Resistance

Saul Reichert

Saul Reichert recalls how the high holidays were secretly celebrated
in Birkenau in 1944.

Source: Jewish Archives and Historical Society of Edmonton and Northern Alberta, 1990; editing: Montreal Holocaust Museum, 2017

Saul Reichert was born to an Orthodox family in 1930 in Zgierz, Poland. He grew up in Pabianice, where his parents owned a successful paint supply business.

The German army entered the city a week after the outbreak of the war in September 1939. The ghetto was established five months later. The Reicherts were allowed to stay in their own home for a few months before being forced to move into the ghetto.

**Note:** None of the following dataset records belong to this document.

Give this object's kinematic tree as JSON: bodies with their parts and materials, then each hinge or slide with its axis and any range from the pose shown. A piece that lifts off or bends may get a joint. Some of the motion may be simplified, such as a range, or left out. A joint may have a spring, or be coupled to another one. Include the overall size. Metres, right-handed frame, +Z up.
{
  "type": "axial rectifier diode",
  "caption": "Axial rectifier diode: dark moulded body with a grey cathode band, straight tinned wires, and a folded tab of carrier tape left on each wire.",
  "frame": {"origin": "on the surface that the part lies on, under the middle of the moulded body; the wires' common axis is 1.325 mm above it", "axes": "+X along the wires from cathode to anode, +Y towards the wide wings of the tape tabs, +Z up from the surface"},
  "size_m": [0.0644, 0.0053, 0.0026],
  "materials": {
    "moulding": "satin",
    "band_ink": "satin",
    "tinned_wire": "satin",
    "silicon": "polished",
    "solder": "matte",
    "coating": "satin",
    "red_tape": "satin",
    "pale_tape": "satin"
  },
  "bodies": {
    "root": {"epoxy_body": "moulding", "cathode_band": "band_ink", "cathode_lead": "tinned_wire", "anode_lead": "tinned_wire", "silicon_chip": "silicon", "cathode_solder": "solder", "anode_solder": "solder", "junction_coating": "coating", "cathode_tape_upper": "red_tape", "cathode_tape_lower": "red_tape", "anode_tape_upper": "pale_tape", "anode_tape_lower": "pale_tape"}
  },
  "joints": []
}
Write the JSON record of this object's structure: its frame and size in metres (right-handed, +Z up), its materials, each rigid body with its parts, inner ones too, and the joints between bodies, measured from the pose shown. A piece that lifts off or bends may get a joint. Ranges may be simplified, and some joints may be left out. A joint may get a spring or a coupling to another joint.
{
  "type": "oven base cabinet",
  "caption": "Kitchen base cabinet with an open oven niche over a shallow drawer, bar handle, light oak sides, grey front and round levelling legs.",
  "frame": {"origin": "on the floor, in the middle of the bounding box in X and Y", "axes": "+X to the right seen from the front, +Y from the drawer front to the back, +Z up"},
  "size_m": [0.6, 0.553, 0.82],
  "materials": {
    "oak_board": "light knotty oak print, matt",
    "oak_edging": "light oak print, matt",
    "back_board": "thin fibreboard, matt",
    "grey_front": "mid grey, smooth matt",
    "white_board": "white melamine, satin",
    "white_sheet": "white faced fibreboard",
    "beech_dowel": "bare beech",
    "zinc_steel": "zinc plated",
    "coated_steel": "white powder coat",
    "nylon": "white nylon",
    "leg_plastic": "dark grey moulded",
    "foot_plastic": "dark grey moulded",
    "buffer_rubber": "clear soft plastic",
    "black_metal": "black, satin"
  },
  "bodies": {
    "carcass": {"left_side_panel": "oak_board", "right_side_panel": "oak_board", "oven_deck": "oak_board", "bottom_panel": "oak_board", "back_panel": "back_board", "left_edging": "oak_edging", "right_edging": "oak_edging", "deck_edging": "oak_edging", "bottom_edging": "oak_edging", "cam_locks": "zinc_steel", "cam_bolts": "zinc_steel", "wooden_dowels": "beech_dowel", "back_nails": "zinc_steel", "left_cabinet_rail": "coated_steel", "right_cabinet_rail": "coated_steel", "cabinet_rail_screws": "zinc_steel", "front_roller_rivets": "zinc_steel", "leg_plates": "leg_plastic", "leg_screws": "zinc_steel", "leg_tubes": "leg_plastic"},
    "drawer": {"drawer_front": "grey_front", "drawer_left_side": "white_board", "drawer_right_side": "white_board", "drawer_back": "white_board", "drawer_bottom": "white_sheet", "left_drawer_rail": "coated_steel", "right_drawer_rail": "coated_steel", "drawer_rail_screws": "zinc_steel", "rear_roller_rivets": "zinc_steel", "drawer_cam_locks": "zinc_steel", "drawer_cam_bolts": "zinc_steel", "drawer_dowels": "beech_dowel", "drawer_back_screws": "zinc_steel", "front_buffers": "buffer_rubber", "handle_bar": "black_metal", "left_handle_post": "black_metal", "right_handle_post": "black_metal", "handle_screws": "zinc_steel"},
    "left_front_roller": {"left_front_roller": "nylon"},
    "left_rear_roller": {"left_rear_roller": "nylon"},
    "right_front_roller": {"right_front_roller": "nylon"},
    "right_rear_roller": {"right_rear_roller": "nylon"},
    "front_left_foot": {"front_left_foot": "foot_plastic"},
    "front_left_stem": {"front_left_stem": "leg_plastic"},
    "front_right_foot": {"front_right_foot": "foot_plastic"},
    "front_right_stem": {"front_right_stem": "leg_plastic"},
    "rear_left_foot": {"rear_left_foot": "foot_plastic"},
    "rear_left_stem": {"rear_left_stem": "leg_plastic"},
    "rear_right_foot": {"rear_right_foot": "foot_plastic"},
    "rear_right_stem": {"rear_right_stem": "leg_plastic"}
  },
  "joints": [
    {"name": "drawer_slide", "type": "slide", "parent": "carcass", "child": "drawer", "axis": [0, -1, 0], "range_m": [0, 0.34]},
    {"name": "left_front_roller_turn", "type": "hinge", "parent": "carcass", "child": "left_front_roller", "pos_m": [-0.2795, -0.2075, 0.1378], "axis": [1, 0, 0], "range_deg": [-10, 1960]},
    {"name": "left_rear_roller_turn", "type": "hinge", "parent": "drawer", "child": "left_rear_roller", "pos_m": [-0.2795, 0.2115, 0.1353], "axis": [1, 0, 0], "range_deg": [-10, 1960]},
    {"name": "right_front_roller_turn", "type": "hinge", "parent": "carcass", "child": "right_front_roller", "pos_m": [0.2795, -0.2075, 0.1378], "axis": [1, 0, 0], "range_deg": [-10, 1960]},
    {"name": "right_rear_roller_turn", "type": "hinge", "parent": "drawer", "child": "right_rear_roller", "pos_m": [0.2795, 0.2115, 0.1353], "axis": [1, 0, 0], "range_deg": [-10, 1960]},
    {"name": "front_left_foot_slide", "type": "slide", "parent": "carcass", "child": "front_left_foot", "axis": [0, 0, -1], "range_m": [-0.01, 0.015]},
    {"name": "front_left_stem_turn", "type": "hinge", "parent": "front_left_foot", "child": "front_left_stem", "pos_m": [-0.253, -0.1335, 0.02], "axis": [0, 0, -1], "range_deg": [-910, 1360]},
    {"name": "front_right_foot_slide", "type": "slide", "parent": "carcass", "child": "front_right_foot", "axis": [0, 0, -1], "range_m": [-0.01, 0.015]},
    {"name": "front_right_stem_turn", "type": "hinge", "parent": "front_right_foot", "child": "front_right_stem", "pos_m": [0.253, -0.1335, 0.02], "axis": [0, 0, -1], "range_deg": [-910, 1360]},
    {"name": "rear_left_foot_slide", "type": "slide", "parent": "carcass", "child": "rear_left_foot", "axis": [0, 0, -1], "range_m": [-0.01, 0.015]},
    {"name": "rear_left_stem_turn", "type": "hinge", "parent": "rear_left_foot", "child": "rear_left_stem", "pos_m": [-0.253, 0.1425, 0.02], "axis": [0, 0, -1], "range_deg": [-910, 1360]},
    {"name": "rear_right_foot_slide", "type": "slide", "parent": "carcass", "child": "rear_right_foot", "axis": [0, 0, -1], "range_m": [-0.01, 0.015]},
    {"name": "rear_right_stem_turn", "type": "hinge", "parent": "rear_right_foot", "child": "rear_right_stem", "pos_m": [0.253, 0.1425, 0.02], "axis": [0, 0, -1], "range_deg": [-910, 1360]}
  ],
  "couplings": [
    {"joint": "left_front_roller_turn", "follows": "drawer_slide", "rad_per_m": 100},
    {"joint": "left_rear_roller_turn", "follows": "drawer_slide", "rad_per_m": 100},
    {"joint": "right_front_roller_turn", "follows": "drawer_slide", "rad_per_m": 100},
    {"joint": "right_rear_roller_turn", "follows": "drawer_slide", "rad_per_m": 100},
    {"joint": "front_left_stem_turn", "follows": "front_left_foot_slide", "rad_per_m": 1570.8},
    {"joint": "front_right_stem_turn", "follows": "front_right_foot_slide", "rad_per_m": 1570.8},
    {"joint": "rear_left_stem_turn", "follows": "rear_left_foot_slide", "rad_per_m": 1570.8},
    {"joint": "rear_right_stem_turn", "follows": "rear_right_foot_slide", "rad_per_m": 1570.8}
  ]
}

In May 1942, the Nazis liquidated the ghetto and transferred some inhabitants, including Saul’s family, to the Lodz ghetto. Saul worked for the Germans sorting feathers and down from pillows and comforters. In 1943, he was transferred to another job, sorting clothes at an open-air market.

In 1944, Saul, his mother and his five sisters were deported to Auschwitz-Birkenau. When the Russian army approached in early 1945, the prisoners, including Saul, were forced on a death march towards Germany. Saul survived the march and was liberated by the Allies.

Among all these terrible, terrible things that were happening all around us, it seemed like God came to visit us.
Saul Reichert

Saul was the sole survivor of his family. He was one of the 1,000 Jewish war orphans sponsored by the Canadian Jewish Congress to come to Canada after the war. He arrived in Edmonton in 1948.

In Edmonton, Saul started working at Teddy’s, a deli, and eventually bought it, turning it into a successful restaurant.